More cunningly deployed in the 900 words of the speech was our. Not just our props but ‘our police, our emergency services, and of course our fantastic NHS… our armed services and our agencies… our indefatigable Conservative party members… our democracy’.

First he had thanked ‘Carrie and our children’. The children were not ours in the same sense as the police were ours – just as we can mean ‘you and me’, or ‘me and them but not you’. The children were his and Carrie’s, the police were his and everyone’s.

Our, as a marker of common ownership, was extended, towards the end, to ‘our natural world’ (in the UK).
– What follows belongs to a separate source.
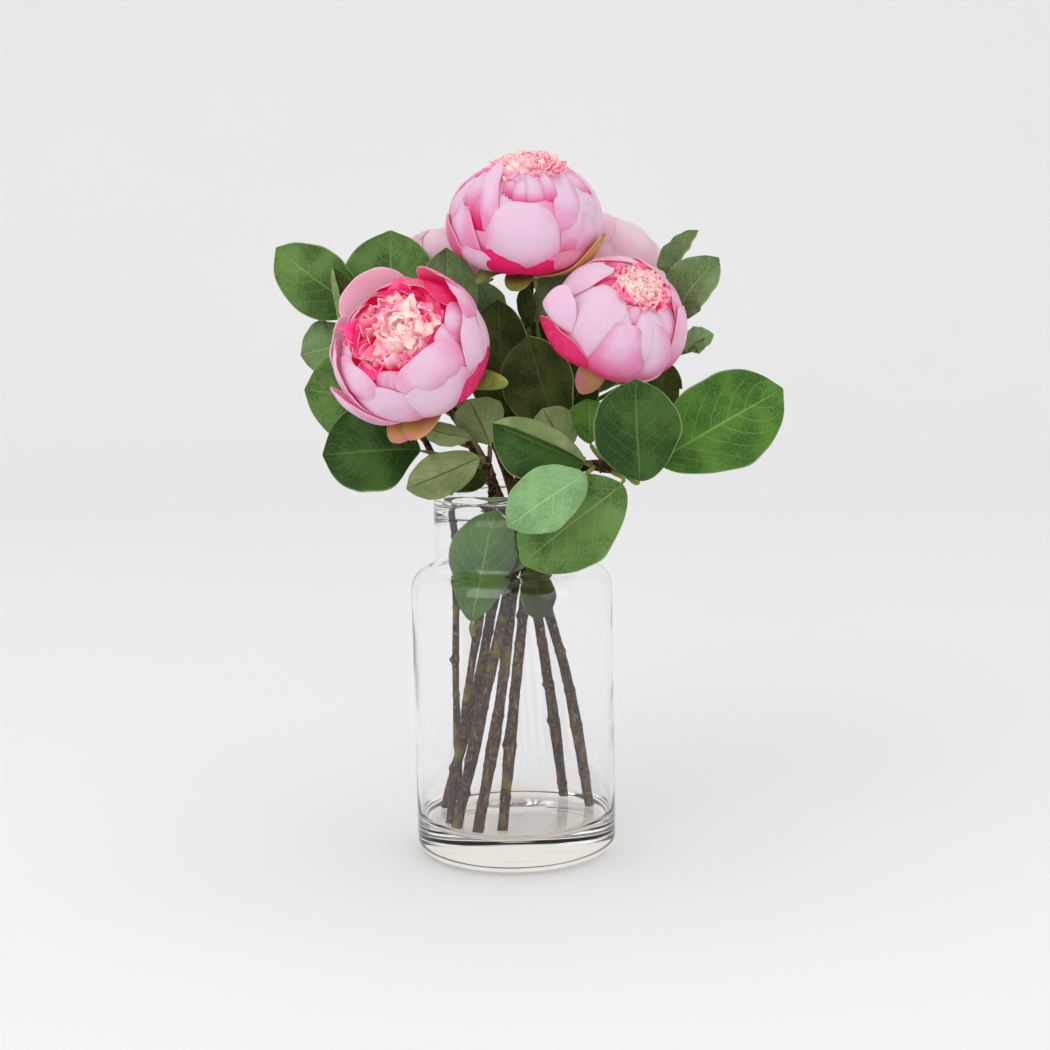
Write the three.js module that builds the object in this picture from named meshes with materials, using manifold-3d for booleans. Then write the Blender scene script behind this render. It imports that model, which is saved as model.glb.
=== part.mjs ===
// Peonies in a vase: five double peonies and three leafy stems in a clear glass bottle vase.
// Millimetres, +Z up. The origin is the centre of the vase's base, and the front looks along -Y.

import * as THREE from "three";
import { mergeVertices } from "three/addons/utils/BufferGeometryUtils.js";
import Module from "manifold-3d";

const wasm = await Module();
wasm.setup();

// ---------------------------------------------------------------- driving dimensions

const GAP = 0.3; // clearance between pieces that rest on each other

const VASE = {
  radius: 66,
  height: 242,
  wall: 2.8,
  floor: 22, // thickness of the glass under the stems
  floorBend: 8,
  shoulder: 176, // height where the straight body ends
  shoulderBend: 16, // radius of the shoulder's curve
  footBend: 10,
  neck: 50, // outer radius of the neck
  bead: 1.4, // how far the rim's bead stands out
  segments: 24,
};

const STEM = {
  sides: 6,
  rings: 16,
  knotEvery: 4, // rings from one knot to the next
  knotSwell: 1.22,
  neckLength: 22, // straight length under a bloom
};

const CALYX = { depth: 9, foot: 4.4, cup: 0.26, sepal: 1.1 };
const PETAL = { thickness: 1.1, root: 30, rootShare: 0.66, columns: 3, rows: 3 };
const INNER_PETAL = { ...PETAL, root: 88, rows: 2 }; // these show only from the waist up
const RUFFLE = { thickness: 1.0, turn: 137.5 };
const LEAF = { thickness: 1.0, stalk: 2.2, stalkHalf: 1.2, tipHalf: 0.8, wave: 1.4, columns: 4, rows: 5 };
const STALK_SHARE = 1 / LEAF.rows; // share of a leaf's rows that its stalk takes

// Each bloom: its middle, the way its heart faces, its radius, how flat it is and how high its core rises.
// Its petals are [turn, reach, half width, radius share, lip, lean]: the turn goes round from the front
// to the right, the reach climbs from the underside, in degrees, and the lip and the lean are in mm.
// Its sepals are [turn, reach, half width in mm, flare in mm].
const BLOOMS = {
  top: {
    centre: [14, 5, 415.5],
    axis: [0, -0.375, 0.927],
    radius: 49.5,
    squash: 0.83,
    crown: 0.84,
    petals: [
      [0, 132, 30, 1.0, 1, 2.2],
      [8, 142, 34, 0.93, 0, 0.5],
      [40, 128, 26, 1.0, 0, 2.2],
      [78, 132, 30, 1.0, -2, 2.2],
      [124, 128, 33, 1.0, -2, 2.2],
      [174, 126, 34, 1.0, -2, 2.2],
      [226, 128, 34, 1.0, -2, 2.2],
      [276, 118, 31, 1.0, -1, 2.2],
      [318, 118, 27, 1.0, 0, 2.2],
    ],
    inner: [
      [296, 156, 15, 1.02, 3, 0],
      [70, 150, 28, 0.85, 2, 2],
      [180, 148, 30, 0.85, 2, 2],
      [345, 152, 20, 0.85, 1, 2],
    ],
    heart: { count: 6, spread: 0.44, height: 8, width: 16 },
    sepals: [
      [350, 52, 9, 3],
      [62, 76, 9, 9],
      [188, 60, 9, 3],
      [305, 44, 7, 3],
    ],
  },
  left: {
    centre: [-61, -45, 338],
    axis: [-0.25, -0.85, 0.46],
    radius: 48,
    squash: 0.82,
    crown: 0.16,
    petals: [
      [0, 116, 30, 1.0, 1, 2.2],
      [50, 118, 30, 1.0, 2, 2.2],
      [100, 124, 33, 1.0, 2, 2.2],
      [146, 120, 28, 1.0, 1, 2.2],
      [192, 128, 31, 1.0, 3, 2.2],
      [228, 118, 27, 1.0, 2, 2.2],
      [258, 120, 27, 1.0, 3, 2.2],
      [300, 106, 33, 1.0, 7, 2.2],
    ],
    inner: [
      [10, 134, 27, 0.85, -2, 2],
      [70, 130, 27, 0.85, 0, 2],
      [124, 132, 25, 0.85, 0, 2],
      [244, 130, 24, 0.85, -1, 2],
      [320, 128, 28, 0.85, 0, 2],
    ],
    heart: { count: 9, spread: 0.58, height: 22, width: 20 },
    sepals: [
      [40, 76, 8, 15],
      [352, 72, 13, 9],
      [320, 68, 12, 12],
      [190, 60, 9, 3],
    ],
  },
  right: {
    centre: [71.5, -30, 350],
    axis: [0.4, -0.63, 0.66],
    radius: 42,
    squash: 0.9,
    crown: 0.84,
    petals: [
      [330, 148, 34, 0.94, 0, 1],
      [18, 134, 29, 1.0, 1, 2.2],
      [44, 130, 28, 1.0, -1, 2.2],
      [78, 140, 25, 1.0, 0, 2.2],
      [122, 130, 32, 1.0, 1, 2.2],
      [172, 132, 32, 1.0, 1, 2.2],
      [228, 130, 34, 1.0, 1, 2.2],
      [288, 114, 27, 1.0, 20, 2.2],
      [320, 104, 28, 1.0, 3, 2.2],
    ],
    inner: [
      [120, 150, 29, 0.85, 1, 2],
      [220, 150, 29, 0.85, 2, 2],
      [300, 150, 26, 0.85, 1, 2],
    ],
    heart: { count: 5, spread: 0.4, height: 8, width: 15 },
    sepals: [
      [4, 35, 9, 10],
      [60, 54, 9, 3],
      [160, 60, 9, 3],
      [265, 60, 8, 4],
    ],
  },
  back_right: {
    centre: [64, 76, 377],
    axis: [0.35, 0.35, 0.87],
    radius: 48,
    squash: 0.88,
    crown: 0.84,
    petals: [
      [10, 132, 36, 1.0, 1, 2.2],
      [62, 130, 36, 1.0, 1, 2.2],
      [114, 134, 36, 1.0, 2, 2.2],
      [164, 130, 36, 1.0, 2, 2.2],
      [216, 132, 36, 1.0, 2, 2.2],
      [266, 130, 36, 1.0, 2, 2.2],
      [318, 132, 36, 1.0, 2, 2.2],
    ],
    inner: [
      [30, 150, 31, 0.85, 1, 2],
      [122, 152, 31, 0.85, 1, 2],
      [212, 150, 31, 0.85, 1, 2],
      [302, 152, 31, 0.85, 1, 2],
    ],
    heart: { count: 4, spread: 0.4, height: 8, width: 16 },
    sepals: [
      [20, 58, 9, 3],
      [110, 60, 9, 4],
      [205, 56, 9, 3],
      [290, 60, 9, 3],
    ],
  },
  back_left: {
    centre: [-45, 60, 384],
    axis: [-0.25, 0.15, 0.95],
    radius: 30,
    squash: 1.0,
    crown: 0.8,
    petals: [
      [15, 142, 40, 1.0, 1, 2.2],
      [88, 138, 42, 1.0, 2, 2.2],
      [160, 140, 42, 1.0, 2, 2.2],
      [232, 138, 42, 1.0, 3, 2.2],
      [304, 148, 40, 1.0, 3, 2.2],
    ],
    inner: [
      [45, 158, 30, 0.85, 1, 2],
      [165, 158, 30, 0.85, 1, 2],
      [285, 158, 30, 0.85, 1, 2],
    ],
    heart: { count: 2, spread: 0.3, height: 6, width: 11 },
    sepals: [
      [0, 70, 7, 3],
      [90, 66, 7, 3],
      [185, 70, 7, 3],
      [275, 66, 7, 3],
    ],
  },
};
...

It was as though, against all evidence, the British landscape was the finest in the world, like the food, weather, schooling – world-beating. The climax was the declaration: ‘Our future together is golden.’ Then he walked away.

The BBC has been trying on the our routine, broadcasting a two-minute film This is Our BBC. It shows snippets of Glastonbury, a streaker, lots of black people, camp people, disabled people, Freddie Mercury and David Attenborough.

This is Our BBC reveals that the BBC is a reflection of who we are, across all our nations. We are here to represent communities,’ said Kerris Bright, the BBC’s Chief Customer Officer. ‘It was great to see a brand-new group of queens in RuPaul’s Drag Race.’

My husband does not believe RuPaul’s Drag Race is great. He does not feel the BBC is his. (Many watchable repeats are sold to broadcasters to which he has no access.) He blames the BBC for projecting a culture he thinks is damaging the nation. ‘It doesn’t inform, educate and entertain as Lord Reith wanted,’ he said. ‘It propagandises, nannies and bores. It unites us, you and me, only in our resistance.’